Há em Portugal - e no mundo - padres que tiveram filhos, assumiram
legalmente essa paternidade e continuam à frente das suas paróquias.
O direito canónico não impõe ordem de expulsão (ou redução ao estado
laical) a quem violou o voto de celibato e tudo se resolve no quadro de
diálogo, bom senso e tendo em conta "o superior interesse da criança",
assegura o biblista e teólogo Frei Fernando Ventura. O mesmo
entendimento tem o padre Anselmo Borges: "É necessário que um
padre assuma as suas responsabilidades como pai, agora se isso
implica automaticamente o afastamento do sacerdócio, não é claro."
Ou seja, o padre Giselo Andrade, que reconheceu ter uma filha,
pode continuar à frente da paróquia da Madeira, como parece ser
a sua vontade.
Em termos legais, não há a obrigatoriedade de haver uma expulsão,
confirmou o DN junto de um especialista nesta área. No entanto, o
facto de não haver uma referência taxativa à questão da paternidade
por parte dos sacerdotes, faz com que existam outras interpretações da
lei católica. "De acordo com o direito canónico atual, o padre será
suspenso", aponta a teóloga Teresa Toldy. Acrescentando que a
manutenção de um padre nestas circunstâncias "teria de ser ordenada
pelo Vaticano". "Um bispo de uma diocese pode dialogar com o padre
em questão, mas não tem autoridade para dizer que ele pode continuar
à frente de uma paróquia, tendo assumido uma família."
Na diocese do Funchal, o bispo está "a acompanhar" a situação, segundo
explicou em comunicado. Giselo Andrade, pároco do Monte, na Madeira,
assumiu a paternidade de uma bebé nascida em agosto. A diocese responde
que "foi com tristeza que recebeu as recentes notícias sobre a vida de um
sacerdote" estando em causa "um contratestemunho daquela que deve
ser a vida de qualquer sacerdote". Ainda assim, e apesar de admitir que
a Igreja não permite uma vida dupla, a diocese "não pondera a abertura
de qualquer processo, mas simplesmente o acompanhamento pastoral e
o discernimento".
Não haverá processo, uma vez que este serve, segundo o direito canónico,
para averiguar a veracidade dos factos, o que nesta situação já não é
necessário. Agora a continuidade do sacerdote nas suas funções é que
pode ser avaliada e aí vai também depender das circunstâncias. Estas são
situações decididas caso a caso. E como lembra Fernando Ventura "não é
inédito um padre assumir um filho e continuar em funções". O que
acontece é que "não é publicitado".
E pode ser mesmo o "alarme mediático" a ditar o afastamento de Giselo
Andrade. "A ampliação do caso pode obrigar a uma tomada de posição
por parte dos bispos, que vão reunir na próxima semana. A criança tem
direito a não crescer numa situação de escândalo público. A decisão final
terá sempre em consideração o superior interesse da criança", acrescenta
o biblista. A conferência episcopal portuguesa admitiu que o assunto
pode ser abordado na reunião da próxima semana.

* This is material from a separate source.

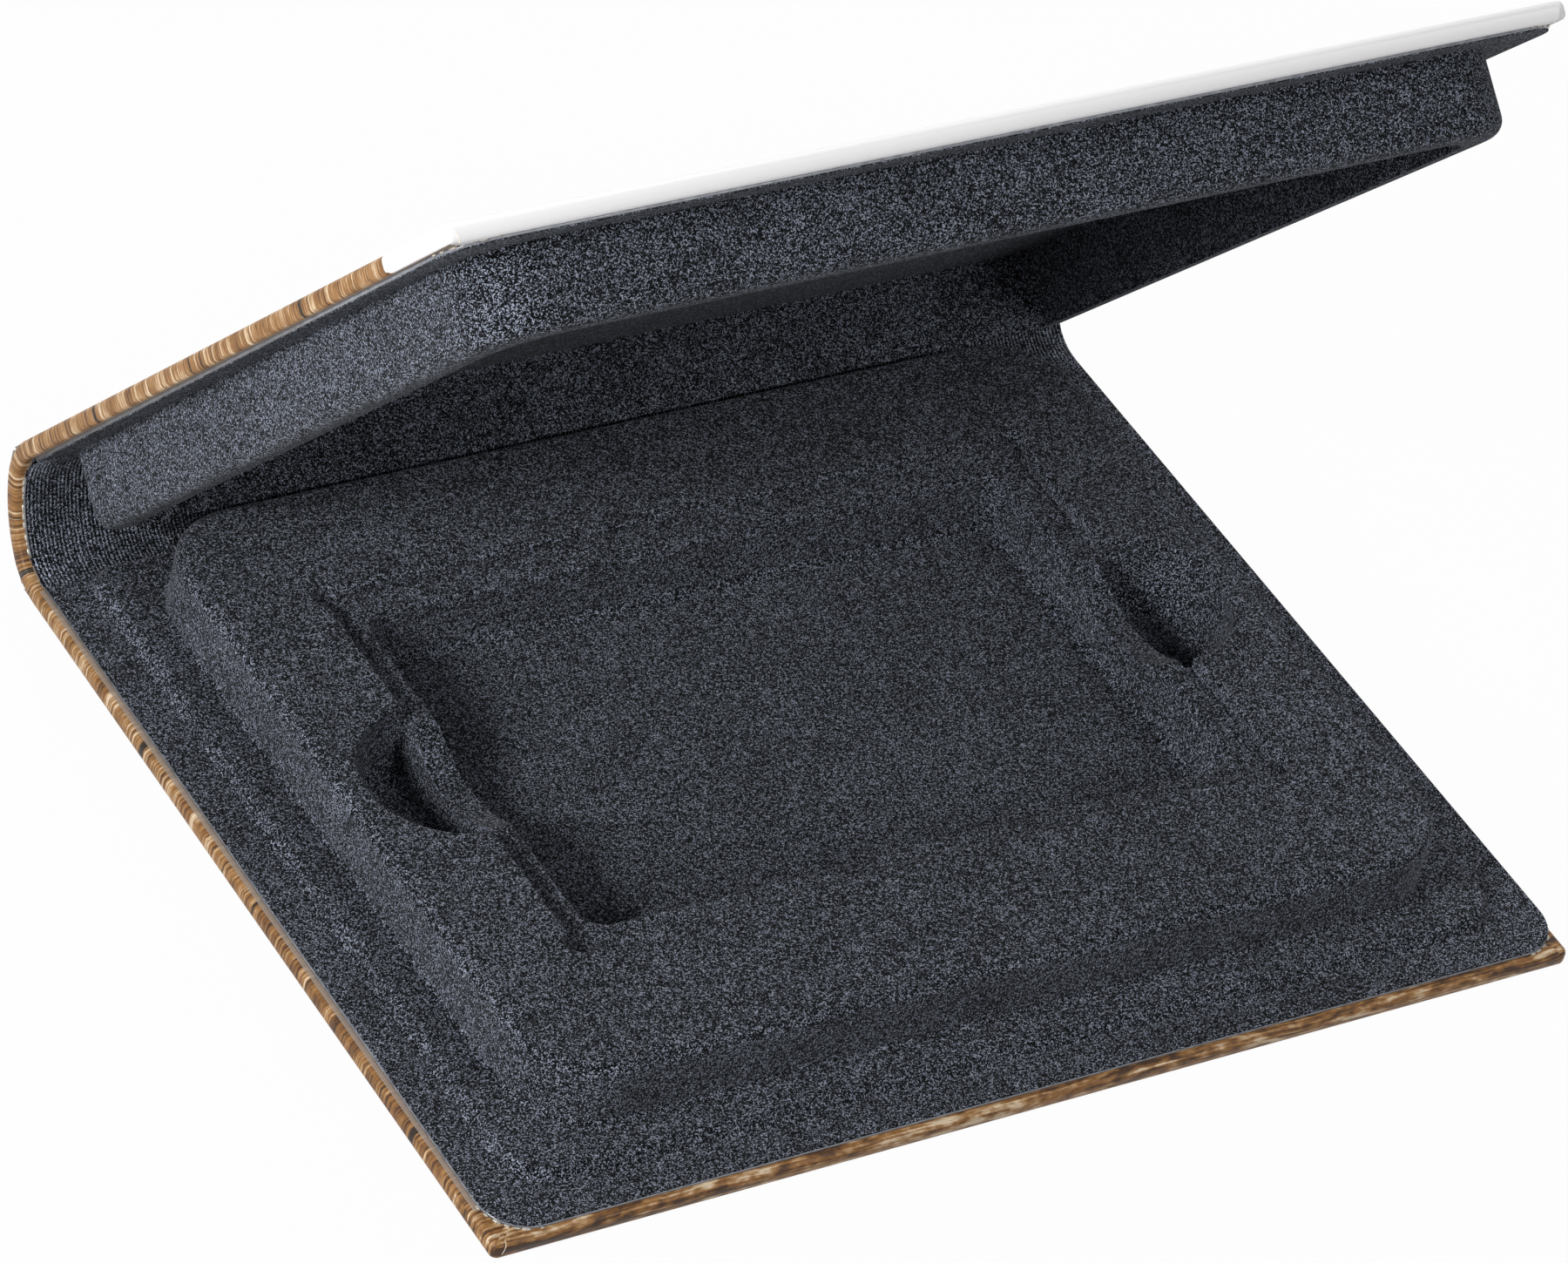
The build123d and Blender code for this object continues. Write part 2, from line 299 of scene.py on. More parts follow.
@dataclass(frozen=True)
class WoodPrint:
    """Laminated paper printed with planks whose grain runs along the folds, and a plain white front band."""

    sizes: "Sizes"
    cream: Colour = srgb(220, 198, 168)
    light: Colour = srgb(178, 142, 102)
    gold: Colour = srgb(150, 108, 62)
    tan: Colour = srgb(124, 86, 50)
    brown: Colour = srgb(66, 45, 30)
    joint: Colour = srgb(24, 22, 22)
    strip: Colour = srgb(160, 146, 134)
    white: Colour = srgb(250, 249, 250)
    stops: Tuple[float, ...] = (0.28, 0.42, 0.53, 0.63, 0.74)
    middle_tone: float = 0.52
    bands: Grain = Grain(14.0, 420.0, 0.65, roughness=0.55)
    streaks: Grain = Grain(60.0, 2600.0, 1.2)
    mottle: Grain = Grain(300.0, 700.0, 0.65, detail=3.0, roughness=0.65)
    pores: Grain = Grain(420.0, 5200.0, 0.4)
    flecks: Grain = Grain(420.0, 900.0)
    pores_above: float = 0.6
    plank_share: float = 0.1
    joint_share: float = 0.92
    strip_share: float = 0.8
    waver_length: float = 14 * MM
    waver: float = 1.6 * MM
    strip_setback: float = 0.45 * MM
    lap_gap: float = 5 * MM
    fleck_depth: float = 94 * MM
    white_from: float = 89 * MM
    white_radius: float = 1.2 * MM
    # How fast the base's print darkens towards its front: print that browns there, and partly painted shade
    # on the front edge, which faces away from the light
    shade_per_metre: float = 0.6
    relief: float = 0.03 * MM
    joints: Tuple[Point, ...] = (
        (-85.6 * MM, 0.45 * MM), (-52.0 * MM, 0.15 * MM), (-27.4 * MM, 0.45 * MM), (1.1 * MM, 0.45 * MM),
        (8.0 * MM, 0.1 * MM), (37.5 * MM, 0.3 * MM), (61.0 * MM, 0.15 * MM), (87.0 * MM, 0.3 * MM))

    @property
    def printed_to(self) -> float:
        """Give the distance across at which the clear print ends, just inside the cover's side edge."""
        return self.sizes.half + self.sizes.cover + self.strip_setback

    def wood(self, nodes: Nodes, print_map: object, across: object, along: object) -> Tuple[object, object]:
        """Lay out the planks.

        Args:
            nodes: The material's nodes.
            print_map: The print coordinates.
            across: The distance across the case.
            along: The distance round the spine.

        Returns:
            The colour and the height of the grain.
        """
        warped = nodes.add_share(along, nodes.noise(print_map, 1 / self.waver_length), self.waver)

        def layer(grain: Grain) -> object:
            """Give one layer's noise, stretched along the grain."""
            stretched = nodes.add("CombineXYZ", {
                "X": nodes.math("MULTIPLY", across, grain.across),
                "Y": nodes.math("MULTIPLY", warped, grain.along)})
            return nodes.noise(stretched.outputs["Vector"], 1.0, grain.detail, grain.roughness)

        index, line = 0.0, 0.0
        for place, half in self.joints:
            index = nodes.math("ADD", index, nodes.math("GREATER_THAN", along, place))
            near = nodes.math("ABSOLUTE", nodes.math("SUBTRACT", along, place))
            line = nodes.math("MAXIMUM", line, nodes.math("LESS_THAN", near, half))
        plank = nodes.add("TexWhiteNoise", {"W": index}, noise_dimensions="1D").outputs["Value"]
        streaks = layer(self.streaks)
        tone = nodes.add_share(self.middle_tone, layer(self.bands), self.bands.share)
        tone = nodes.add_share(tone, streaks, self.streaks.share)
        tone = nodes.add_share(tone, layer(self.mottle), self.mottle.share)
        tone = nodes.add_share(tone, plank, self.plank_share)
        # Darker towards the base's front: print that browns towards the front, and partly painted shade on
        # the front edge, which faces away from the light
        front_shade = nodes.math("MULTIPLY", nodes.math("MINIMUM", along, 0.0), self.shade_per_metre)
        tone = nodes.math("ADD", tone, front_shade)
        at_front = nodes.math("LESS_THAN", along, -self.fleck_depth)
        tone = nodes.add_share(tone, layer(self.flecks), at_front)
        colours = (self.brown, self.tan, self.gold, self.light, self.cream)
        colour = nodes.ramp(tone, tuple(zip(self.stops, colours)))
        dark = nodes.math("GREATER_THAN", layer(self.pores), self.pores_above)
        colour = nodes.mix(nodes.math("MULTIPLY", dark, self.pores.share), colour, self.brown)
        return nodes.mix(nodes.math("MULTIPLY", line, self.joint_share), colour, self.joint), streaks

    def is_white(self, nodes: Nodes, across: object, along: object) -> object:
        """Find the white front band, whose corners are rounded where it meets the turned-in paper.

        Args:
            nodes: The material's nodes.
            across: The distance across the case.
            along: The distance round the spine.

        Returns:
            The share of white.
        """
        start = self.sizes.spine_length + self.white_from
        size = nodes.math("ABSOLUTE", across)
        past = nodes.math("SUBTRACT", size, self.printed_to - self.white_radius)
        past = nodes.math("MAXIMUM", nodes.math("MULTIPLY", past, 1 / self.white_radius), 0.0)
        rest = nodes.math("SUBTRACT", 1.0, nodes.math("MULTIPLY", past, past))
        fall = nodes.math("SQRT", nodes.math("MAXIMUM", rest, 0.0))
        shift = nodes.math("MULTIPLY", nodes.math("SUBTRACT", 1.0, fall), self.white_radius)
        inside = nodes.math("GREATER_THAN", along, nodes.math("ADD", shift, start))
        return nodes.math("MULTIPLY", inside, nodes.math("LESS_THAN", size, self.printed_to))

    def material(self, name: str) -> Material:
        """Build the finish from the piece's unfolded print coordinates, in metres.

        Args:
            name: The material's name.

        Returns:
            The material.
        """
        nodes = Nodes(bpy.data.materials.new(name))
        print_map = nodes.add("UVMap", uv_map="print").outputs["UV"]
        parts = nodes.add("SeparateXYZ", {"Vector": print_map})
        across, along = parts.outputs["X"], parts.outputs["Y"]
        colour, streaks = self.wood(nodes, print_map, across, along)
        turned = nodes.math("GREATER_THAN", nodes.math("ABSOLUTE", across), self.printed_to)
        behind_lap = nodes.math("GREATER_THAN", along, self.lap_gap - self.sizes.depth)
        turned = nodes.math("MULTIPLY", turned, behind_lap)
        colour = nodes.mix(nodes.math("MULTIPLY", turned, self.strip_share), colour, self.strip)
        colour = nodes.mix(self.is_white(nodes, across, along), colour, self.white)
        return nodes.finish(SHADER, {
            "Base Color": colour, "Roughness": 0.45, "Specular IOR Level": 0.22, "Coat Weight": 0.08,
            "Coat Roughness": 0.3, "Normal": nodes.bump(streaks, 0.25, self.relief)})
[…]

Não existe na Igreja Católica uma lei clara de como agir nestes casos, mas
não é de hoje que se fala dos filhos dos religiosos. O próprio Papa Francisco,
quando dirigia a igreja de Buenos Aires defendia que os sacerdotes deviam
assumir a paternidade dos seus filhos. Mas já depois de ocupar a cadeira
de São Pedro, Francisco garantiu que não ia mexer no celibato obrigatório.
E é neste ponto, que Luísa Toldy - favorável ao celibato opcional - acredita
que não há condições na lei canónica para que os padres que assumem filhos
continuem à frente de uma paróquia. No entanto, o entendimento da Igreja
tende a ser o de perdoar os padres que cometem esta falha.
O teólogo Anselmo Borges, defensor também do fim do celibato, considera
que manter um padre em funções passa por "um diálogo aberto e responsável
com o bispo e a mãe da criança". Podendo ser aplicada apenas uma penitência:
"O bispo pode mandar o padre para um convento refletir."
Em termos internacionais os filhos dos padres foram objeto de
diretrizes da conferência episcopal irlandesa, antecipando uma investigação
jornalística do grupo Spotlight, do Boston Globesobre o tema.
O documento divulgado em maio aconselha os padres a assumir as
responsabilidades "pessoais, legais, morais e financeiras" perante o
recém-nascido. Sem, no entanto, deixar de sublinhar que cada caso é um
caso, reforça que existem "alguns princípios" sobre os quais deve assentar
a decisão do padre. Como o "melhor interesse da criança, o diálogo e
respeito pela mãe da criança, o diálogo com os superiores eclesiásticos e
ter em conta as leis civis e canónicas".